Two places where they were able to lower the budget were payments to the pension fund and general fund support for the Cambria Somerset Authority.

Earlier this year the board voted to use a new formula to determine pension contributions. To date the county has contributed $23.4 million to the pension fund. The pension contribution makes up 3.7 percent of the overall expenditures.

Support for the Cambria Somerset Authority fell from $331,160 in 2018 to $294,556 in 2019.

“Part of that is we refinanced our loan,” Commissioner John Vatavuk said.

Vatavuk said that when they were looking to refinance the debt service, they looked into bonds but were able to work with Henry Cook to get a better rate from Somerset Trust Co.

“We wanted to keep it local,” Vatavuk said.

Like many counties, Somerset County has a stagnant tax base, Vatavuk said.

“You look around the county, how many new homes are going up?” he said. “Now you are lucky to have one here and one there. and that is really a problem.”

Commissioner Pat Terlingo said the problem is not limited to Somerset County.

“In southwest Pennsylvania this is happening in every county,” he said. “We all have to deal with that.”

Terlingo said that working on his first county budget was a team effort.

“I am not a newcomer to budgets,” the former school superintendent said. “I think the scope from what I came from to this scope here is very different, but similar. I think it went very smooth.”

Terlingo said it was important to him not to raise taxes.

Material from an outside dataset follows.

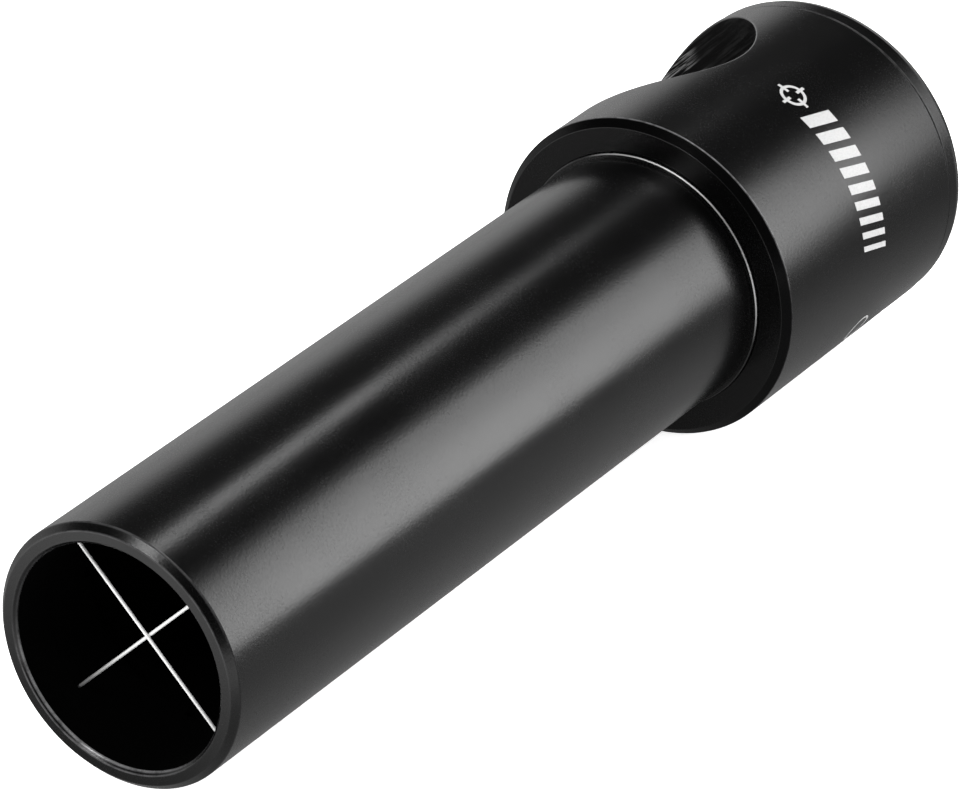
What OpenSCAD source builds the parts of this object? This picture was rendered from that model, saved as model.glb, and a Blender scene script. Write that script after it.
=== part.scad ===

“That is the bottom line and that is what folks look at,” he said. “If you can maintain everything you maintained the year before and not raise taxes, that is the trick.”

Commissioner Gerald Walker said he was also pleased the board did not have to raise taxes.

“The budget went as smooth as possible this year,” he said. “It is always great when we don’t have to raise taxes.”

The commissioners plan to vote on the spending plan at the Dec. 11 meeting. It will be on display in their office and on the county’s website.